Because it wasn’t the gusher I had seen in every movie, I really had no idea.
“Well let’s take a look,” she said escorting me to triage. One look and they confirmed my story.
“Your baby’s got a ton of hair,” the delivery nurse said.
“Whaaaat? You can see hair already? Oh. My. God.” I reached for my bag and called PQ.
“Where are you? Call my parents. The baby has HAIR.”
He thought I had already delivered so he arrived moments later breathless and sweating.
“Where’s the baby?” he asked simultaneously with my, “Where’s Mike?” I couldn’t stop thinking about this poor kid who had no clue what was about to happen to his life as a new college student driving himself to his own orientation. Kind of a metaphor for PQ and I now that I reflect on our situation.
“I gave him the car. He’s gonna have to be a big boy today,” he said. Taking my hand he told me how proud he was of me and asked for the details. I wasn’t contracting but was still losing water so they thought it best if we begin Pitocin. I wasn’t sure I wanted any meds but the more I lay there, the more I worried my water would run out and Claire would not have anything left to swim around in so I consented and we began the induction.
At this point it was nearly 6 am and my parents had heard their message on the answering machine once they woke up. The both hopped in the shower to drive from Burton to Lapeer, and my dad apparently thought my mom was taking too long so he left her. While she was still showering. He didn’t want to miss it! He was speeding east on 69 and got pulled over so when my mom arrived, he wasn’t there yet and we were both in a delivery room reading. She walked in like, “Where is the baby?” while we said “Where is dad?” We were pretty worried about my dad after we filled her in on the labor prognosis. About twenty minutes later dad rushed in thinking he had missed everything and said, “Where’s the baby?” while we all replied, “Where were you?” He talked us through his police ordeal and managed to not get a ticket using Thumper as a true excuse. It was a good laugh and then things got real pretty quickly.
Contractions finally started and we were on our way to becoming a family. Little did we know then but this baby would unite PQ and I more so than any ring or promise. She was our union. When she finally arrived at 1:42pm, she wailed. Like a huge HELLO! And then a small, “Where am I?” We decided to call her Claire Elizabeth. PQ had to help the doctor with the cord blood donation after he cut it, so my mom filled me in on her ten toes and fingers. Finally they gave her to me and I was awe struck. This beautiful being was created from two naive, reckless lovers and she was absolutely perfect.

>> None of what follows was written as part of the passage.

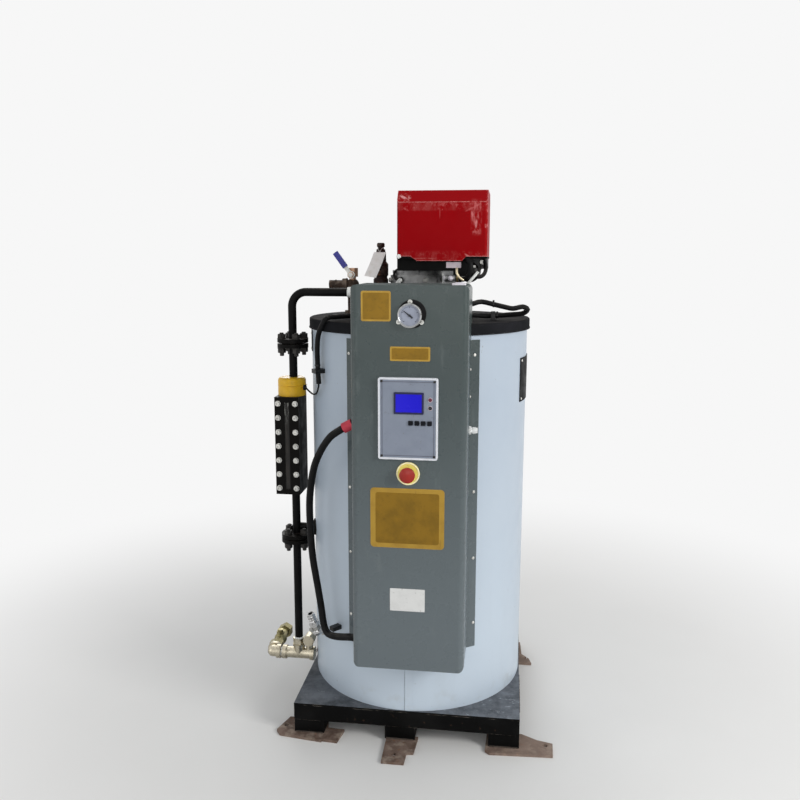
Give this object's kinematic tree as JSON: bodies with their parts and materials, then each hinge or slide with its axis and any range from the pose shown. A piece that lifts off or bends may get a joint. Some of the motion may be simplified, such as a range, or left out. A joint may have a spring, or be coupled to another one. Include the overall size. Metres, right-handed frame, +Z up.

As she suckled, we crooned over her. Then we heard someone knock at the door: a visitor already? It was my student, Mike, returning the car keys. He had a good orientation at WMU and had made it back safely. Then we introduced him to Claire. He said, “I guess you won’t be there for exams tomorrow, huh?” I smiled down at the greatest gift I have ever been given and realized not only did she get my dad out of a ticket, she got me out of proctoring exams!
Claire really has the best birth story.